At the southern tip of the African continent, South Africa is a country of extremes and intrigue. Where food is concerned, indigenous traditions have been married to a melting pot of influence from Dutch, French, Indian, and Malaysian settlements and colonization to make its cuisine entirely its own thing.
Boasting an idyllic crop and agricultural climate as well as a coastline that faces not one, but two oceans - South Africa is a place teeming with life and perfectly ripe food. From a traditional braai barbeque to a bunny chow on the run and everything in between, South African cuisine is unashamedly unique. Ditch the tourist traps, the burgers, and the pizzas, and try these traditional South African foods that are oh-so-delicious.
Braai is the Afrikaans word for barbeque. It is also a word to eat and live by in South Africa. Sown into the very fabric of modern South African life, no trip to the country is complete without savoring its grilled, roadside meat. Originating in Johannesburg, braais were a way for butchers to sell their meat right off the street, and South Africans from all walks of life and cultures never looked back.
These days, on weekends, you would have a hard time not noticing the seemingly endless stream of sizzling meats, curbside, ready for an open-season feast. There is no one meat that embodies a traditional South African braai - they grill it all. Beef, lamb, chicken, pork, and sausages - there is nothing vegetarian about it.

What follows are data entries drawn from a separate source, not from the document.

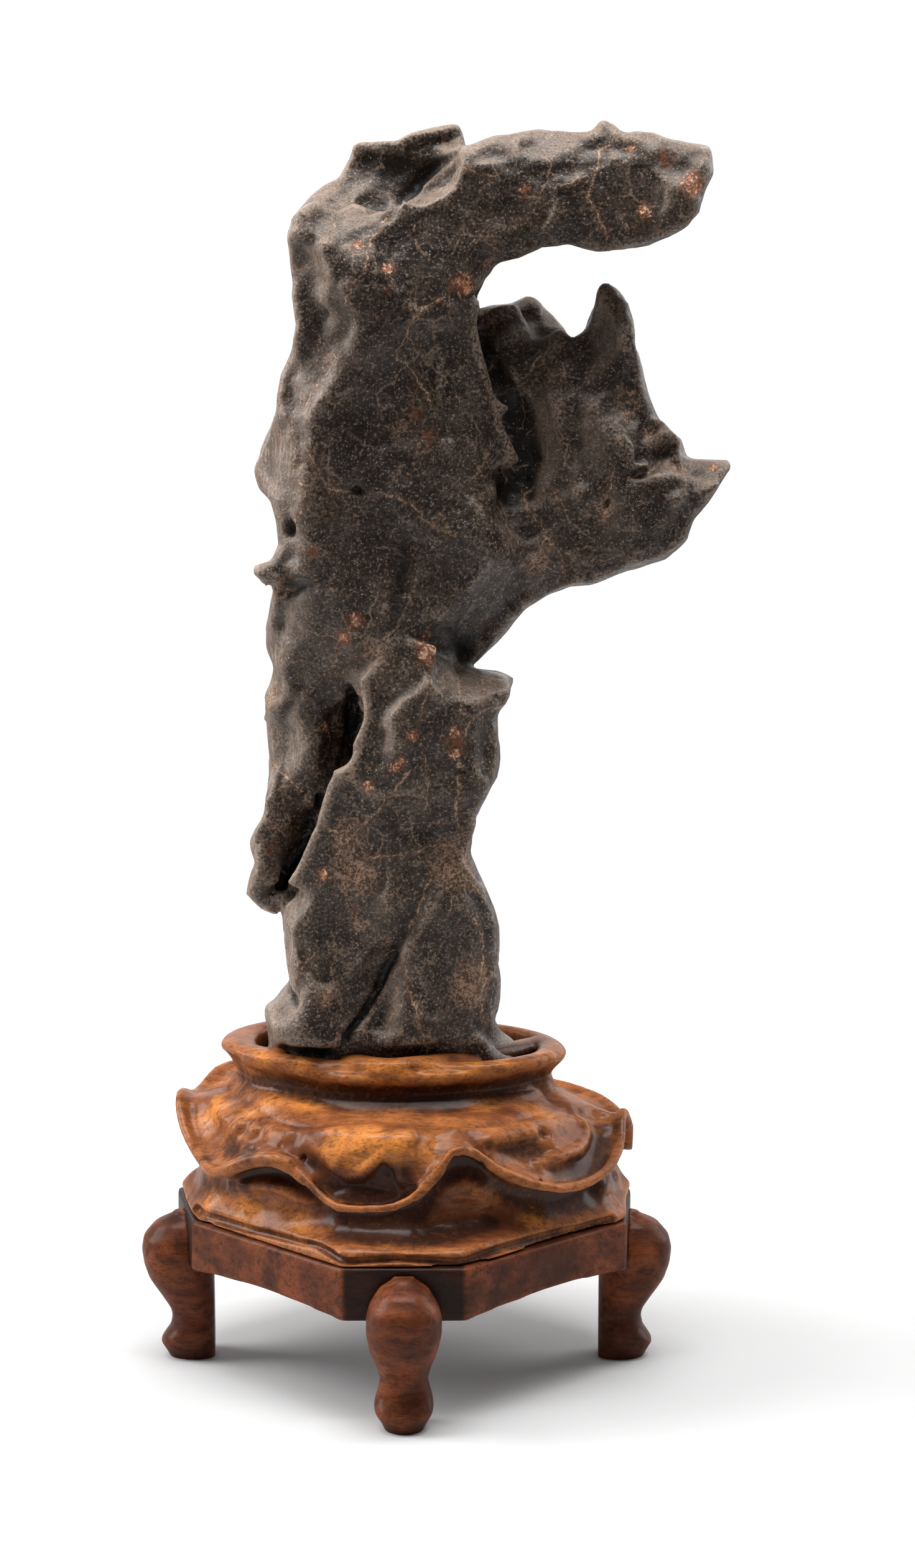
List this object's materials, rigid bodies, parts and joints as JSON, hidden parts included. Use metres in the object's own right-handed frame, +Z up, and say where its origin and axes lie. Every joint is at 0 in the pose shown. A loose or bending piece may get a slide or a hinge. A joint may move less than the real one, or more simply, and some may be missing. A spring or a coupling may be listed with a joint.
{
  "type": "chinese scholar stone on stand",
  "caption": "Upright dark scholar stone with a reaching arm, a crag with a beak and a hanging tip, loose in the socket of a carved hardwood stand with cabriole legs.",
  "frame": {"origin": "on the floor, under the middle of the whole object's bounding box", "axes": "+Z up, +X to the right as seen from the front, where the front leg, the broad face of the stone and its arm reaching right are seen looking along +Y"},
  "size_m": [0.1861, 0.1696, 0.3924],
  "materials": {
    "stone": "hand-rubbed dark limestone with pale veins, fine light specks and rusty crystal spots",
    "carved_wood": "polished golden brown hardwood, darker in the hollows",
    "board_wood": "polished red brown hardwood with fine dark grain"
  },
  "bodies": {
    "root": {"stone": "stone", "stand_top": "carved_wood", "stand_apron": "board_wood", "leg_front": "board_wood", "leg_right": "board_wood", "leg_back": "board_wood", "leg_left": "board_wood"}
  },
  "joints": []
}
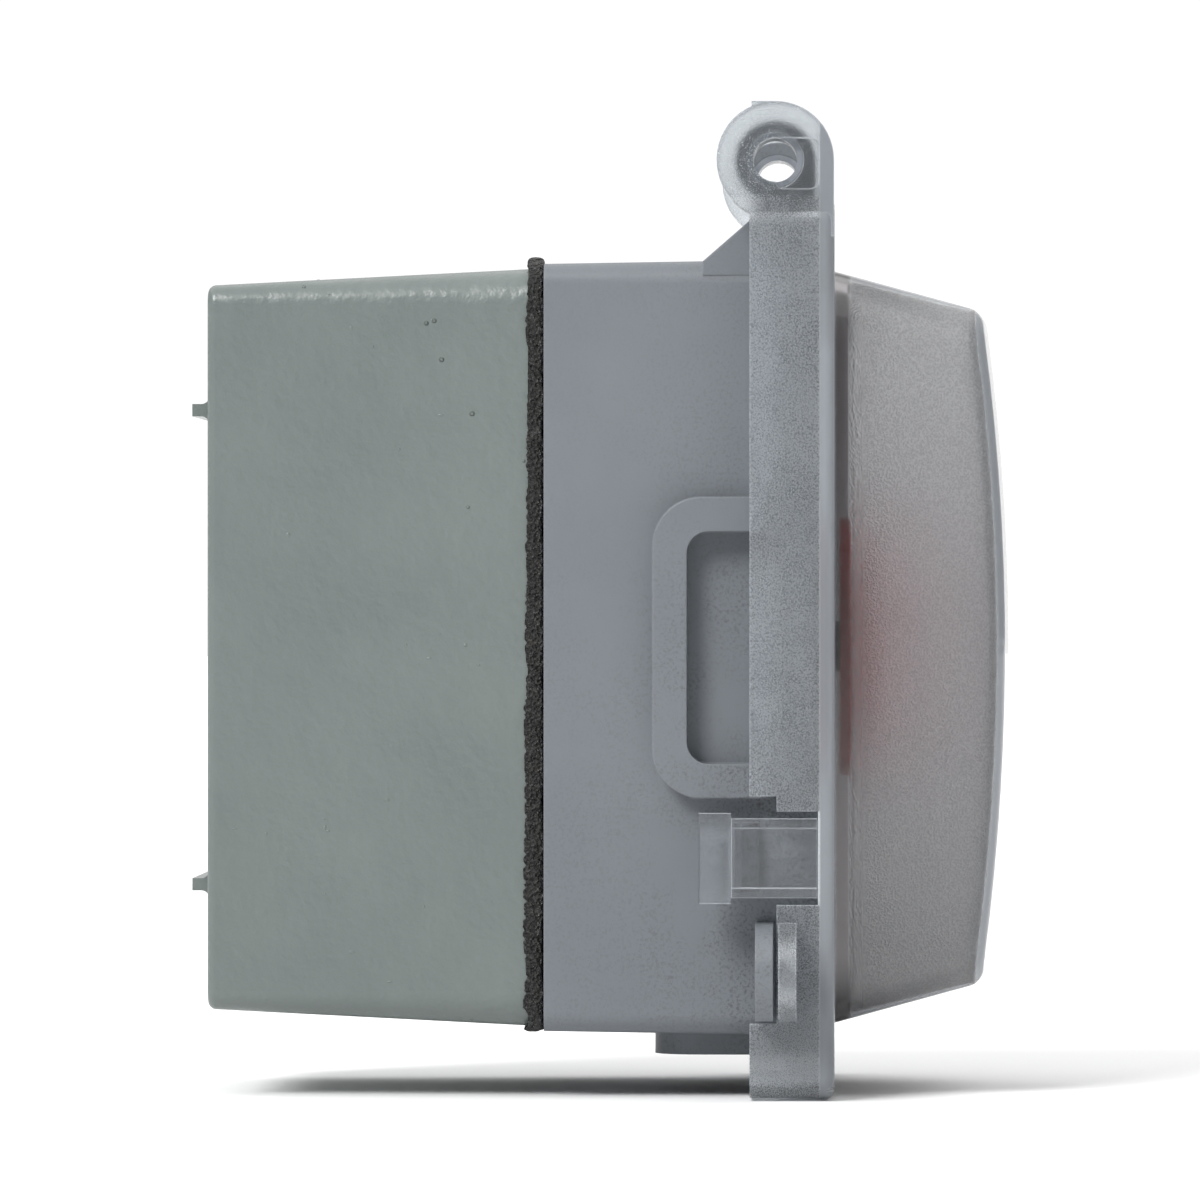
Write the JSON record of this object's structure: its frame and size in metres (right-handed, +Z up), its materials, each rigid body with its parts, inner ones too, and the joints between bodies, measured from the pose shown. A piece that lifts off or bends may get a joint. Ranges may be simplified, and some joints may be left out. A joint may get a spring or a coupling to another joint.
{
  "type": "garage door opener push-button station",
  "caption": "Weatherproof wall station for a garage door opener: cast back box, foam gasket, moulded base with a red mushroom button, and a clear latched lid hinged at the top.",
  "frame": {"origin": "middle of the back box's back face, on the axis of its rear wire entry", "axes": "+Z up, +Y into the wall, so the button and lid face -Y; +X to the right of someone facing the button"},
  "size_m": [0.1047, 0.1257, 0.1513],
  "materials": {
    "box_paint": "grey-green enamel over a die casting, slight orange peel",
    "base_plastic": "moulded blue-grey plastic, satin",
    "clear_plastic": "clear polycarbonate, textured on its inner faces",
    "black_foam": "open-cell sponge",
    "panel_plastic": "fine-grained black plastic",
    "red_plastic": "glossy red",
    "collar_plastic": "black, satin",
    "case_plastic": "dark grey, satin",
    "carrier_plastic": "green moulded nylon",
    "seal_rubber": "flat rubber",
    "nut_metal": "die-cast zinc, dull",
    "screw_steel": "zinc plated",
    "green_screw": "green dyed",
    "contact_brass": "rolled strip"
  },
  "bodies": {
    "housing": {"back_box": "box_paint", "top_entry_plug": "box_paint", "bottom_entry_plug": "box_paint", "ground_screw": "green_screw", "box_gasket": "black_foam", "cover_base": "base_plastic", "base_screws": "screw_steel", "hinge_pins": "base_plastic", "panel_seal": "black_foam", "front_panel": "panel_plastic", "panel_screws": "screw_steel", "button_barrel": "collar_plastic", "button_seal": "seal_rubber", "anti_twist_washer": "screw_steel", "lock_nut": "nut_metal", "button_spring": "screw_steel", "contact_case": "case_plastic", "contact_cover": "case_plastic", "fixed_contacts": "contact_brass", "terminal_screws": "screw_steel", "contact_spring": "screw_steel"},
    "push_button": {"button_head": "red_plastic", "button_stem": "collar_plastic"},
    "contact_bridge": {"contact_carrier": "carrier_plastic", "moving_contact": "contact_brass"},
    "lid": {"lid_shell": "clear_plastic"},
    "latch": {"latch_tongue": "clear_plastic"}
  },
  "joints": [
    {"name": "lid_hinge", "type": "hinge", "parent": "housing", "child": "lid", "pos_m": [0, -0.087, 0.07401], "axis": [-1, 0, 0], "range_deg": [0, 115]},
    {"name": "latch_flex", "type": "hinge", "parent": "lid", "child": "latch", "pos_m": [-0.04541, -0.0934, -0.0319], "axis": [0, 0, 1], "range_deg": [-6, 8], "stiffness_Nm_per_rad": 0.35},
    {"name": "button_press", "type": "slide", "parent": "housing", "child": "push_button", "axis": [0, 1, 0], "range_m": [0, 0.005], "stiffness_N_per_m": 600, "springref_m": -0.004, "deforming": ["button_spring"]},
    {"name": "contact_slide", "type": "slide", "parent": "housing", "child": "contact_bridge", "axis": [0, 1, 0], "range_m": [0, 0.005], "deforming": ["contact_spring"]}
  ],
  "couplings": [
    {"joint": "contact_slide", "follows": "button_press", "ratio": 1}
  ]
}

Now considered the national dish of South Africa, bobotie is the dish of the people that nobody turns their nose up to. Even though its origins are a little unclear, the reason why bobotie is so important to South Africans is its fusion of influence perfectly represents the multicultural vibrancy of the nation.
Minced meat is simmered with spices (usually curry powder), herbs, dried fruits, and nuts. The dish is then topped with a custard-like mix of egg and milk and baked until a golden crust forms and the cooking is done. Nowadays, you can also find a lentil version in many restaurants and cafes. By all reports, it goes just as hard.
Biltong is South Africa’s most cherished snack, and, subsequently, it is sold everywhere. If you are a beef jerky lover, you will find a chewy comfort in biltong. Even if beef jerky isn’t typically your thing, biltong’s peculiar nature and intense flavor may just convert you.
Beef is the common type and sight commonly sold in shops, but biltong is made from niche meats as well. Kudu is a native Southern African antelope that is made into biltong as is the ostrich. Whichever biltong you choose, it is likely to be flavored with vinegar, coriander, pepper, nutmeg, chili, and salt. Depending on where you find it, a few extra secret herbs and spices might be thrown in for good measure.
4. Bunny Chow
With a big Indian influence, Bunny chow is a street food that originated out of Durban’s Chatsworth township. Created as a “cheap worker’s lunch”, bunny chow has very humble (and proud) beginnings. Hollowed-out bread rolls are loaded with thick and spicy curry and served in cafes and restaurants right across the country (to the praise of everyone).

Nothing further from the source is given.